- [Exercise]:
Set down the material once more, exactly as it appears.

--- Begin ---

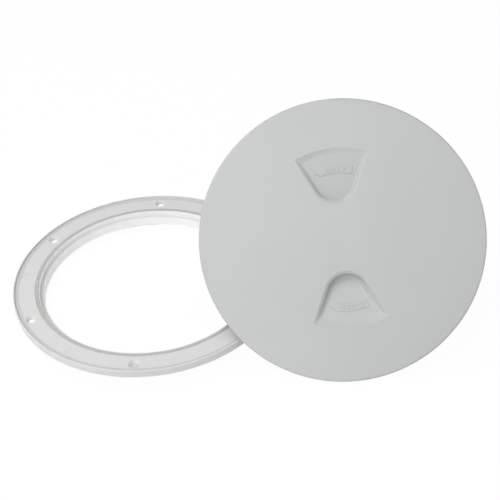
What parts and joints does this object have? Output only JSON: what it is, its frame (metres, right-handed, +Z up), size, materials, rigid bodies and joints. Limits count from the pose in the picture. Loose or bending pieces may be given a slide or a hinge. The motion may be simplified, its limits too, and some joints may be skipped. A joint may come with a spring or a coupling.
{
  "type": "deck inspection plate",
  "caption": "Round screw-down deck inspection plate: flanged frame ring with a seal, and its screw-in lid taken off and leaning on the ring.",
  "frame": {"origin": "On the frame ring's axis, in the plane of the flange's foot, which is the deck's surface.", "axes": "+Z up out of the deck along the ring's axis; one screw hole on +Y; the lid stands on the +X side and faces -Y and up."},
  "size_m": [0.3489, 0.205, 0.1408],
  "materials": {
    "ring_plastic": "satin moulded plastic, very light grey",
    "lid_plastic": "satin moulded plastic, light grey",
    "seal_rubber": "matt grey rubber"
  },
  "bodies": {
    "root": {"frame_ring": "ring_plastic", "seal_ring": "seal_rubber", "lid": "lid_plastic"}
  },
  "joints": []
}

--- End ---

- [Result]:
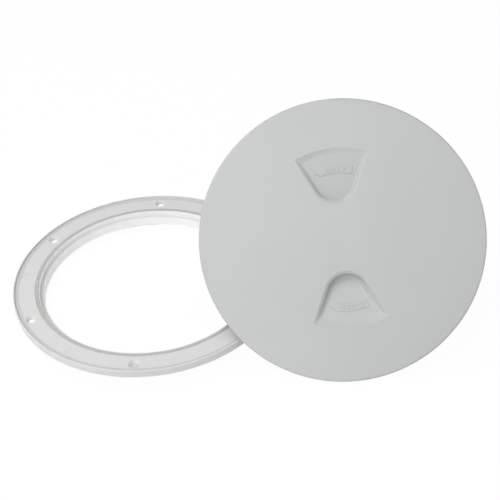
What parts and joints does this object have? Output only JSON: what it is, its frame (metres, right-handed, +Z up), size, materials, rigid bodies and joints. Limits count from the pose in the picture. Loose or bending pieces may be given a slide or a hinge. The motion may be simplified, its limits too, and some joints may be skipped. A joint may come with a spring or a coupling.
{
  "type": "deck inspection plate",
  "caption": "Round screw-down deck inspection plate: flanged frame ring with a seal, and its screw-in lid taken off and leaning on the ring.",
  "frame": {"origin": "On the frame ring's axis, in the plane of the flange's foot, which is the deck's surface.", "axes": "+Z up out of the deck along the ring's axis; one screw hole on +Y; the lid stands on the +X side and faces -Y and up."},
  "size_m": [0.3489, 0.205, 0.1408],
  "materials": {
    "ring_plastic": "satin moulded plastic, very light grey",
    "lid_plastic": "satin moulded plastic, light grey",
    "seal_rubber": "matt grey rubber"
  },
  "bodies": {
    "root": {"frame_ring": "ring_plastic", "seal_ring": "seal_rubber", "lid": "lid_plastic"}
  },
  "joints": []
}